When you're nine, summer seems
endless..until it's over.
  At first I played it off light heartedly. "Well, there's always next year," I said. And Jack took that advice and dried off without complaint. But ten minutes later, as we sat on the sofa preparing for bedtime, he began to sob full-force.
  "What's the matter?" I asked.
   "I don't want to say," he moaned. "You won't understand. It's nothing."
   "Jack, if there's something the matter, you can tell me. Perhaps I can help." I figured he just now remembered a homework assignment that was due tomorrow, or he'd forgotten to save his latest win on his DSi.
   "There's nothing you can do!" he wailed. New tears formed in his reddened eyes. He choked back a sob.

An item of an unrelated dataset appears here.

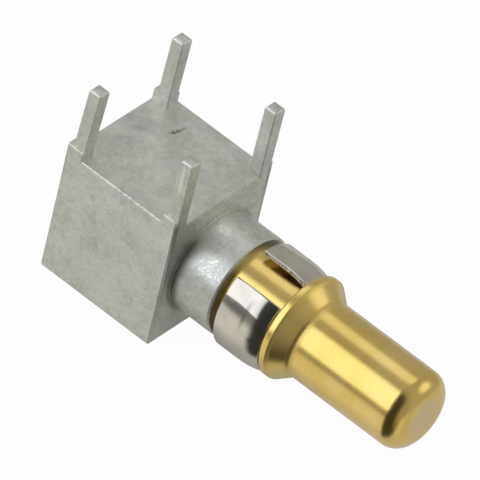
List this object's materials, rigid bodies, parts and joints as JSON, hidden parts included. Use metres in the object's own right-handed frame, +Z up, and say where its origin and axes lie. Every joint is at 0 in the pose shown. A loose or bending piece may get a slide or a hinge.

   I thought for a moment. Sometimes when your child is inconsolable, it is best to not indulge the mood. Jack can usually be distracted from a funk, but this seemed more serious.
   "Please tell me," I said, gently. "When I'm sad, it usually helps if I just talk about it, even if there's nothing that can be done."
   "No!" Jack countered. "I don't want to talk about it."
    Jack burrowed a nest in the sofa cushions, heaving sobs as he sunk deeper into the pillows and his funk. Whatever was bothering him, he obviously wasn't ready turn it loose. Why is it that we cling to our sorrow as if it were some treasured prize? There is a strange comfort in discomfort. To let go of the hurt means giving up the ideal or allusion of whatever it is we lost. Then it hit me: This was a job for Buddhist Mom!
   I'd just returned from a four-day retreat at Magnolia Village in Batesville, Mississippi where Thich Nhat Hanh imparted his wisdom to about 800 southern Buddhists. Hanh spoke of how emotions—adverse and positive—are like seeds that we water with our thoughts, words and deeds. If we take the time to observe the emotion when it arises, we can choose to allow it to grow and manifest—or not. I decided to put Master Hahn's lessons into practice and help Jack keep this seed from growing.
   "Okay, sweetheart," I said. "It's fine to just sit with your sadness. Feeling sad or mad or scared tells you things you about yourself that are important. But you can't stay in that sad place. Can't you just tell me what's making you sad? I promise I'll understand no matter what it is."
   Jack raised his head out of the pillows. It was edging past his bedtime, but I didn't want to send him to off to sleep in this state of mind.
   "Do you promise you won't say it's silly?" he asked.
   "Yes, absolutely."
    "Well, I feel bad that I didn't go to the pool with Dad more this summer. I played with my friends instead. Now the summer's over and we can't go again for a long, long time!"
    Fresh tears followed his dramatic conclusion. I smiled and took a deep breath. How many times had I mourned the loss of an opportunity, regretted what I had not done? It is a bitter sense of disappointment in oneself that can eat away at all happiness. Yes, I knew this feeling well. And that first nip of fall air can inspire nostalgia in the most stalwart soul. Here's my sensitive child, crying over a precious summer wasted. For a moment, I wanted to cry myself, but I knew a better answer.
   "Jack, we can't undo the past, right? It's gone. But we can make the most of what we have right now. What can we do right now to make you feel better?"
   "Nothing!" he sobbed.
   "I know, why don't you talk to your Dad about it. Would you like to call your Dad right now and talk to him? We could do that."
   Jack peered out of the pillows and shook his head no.
   "Okay, then, well, it's late and you should head up to bed. You're tired and you'll feel better tomorrow."
   The threat of bedtime worked it's magic. Jack wiped his eyes.
   "I want to call Dad," he said.
   I dialed the number and handed him my phone.  I heard Jack say, "Hey Dad, I'm sorry we didn't go to the pool more together this summer..." and then I walked from the room discretely wiping my eyes.
   Ten minutes later, Jack was back to his old, cheery self. He and his Dad made a plan to watch a movie together the following night. There was no more talk of the pool. After all, summer was over.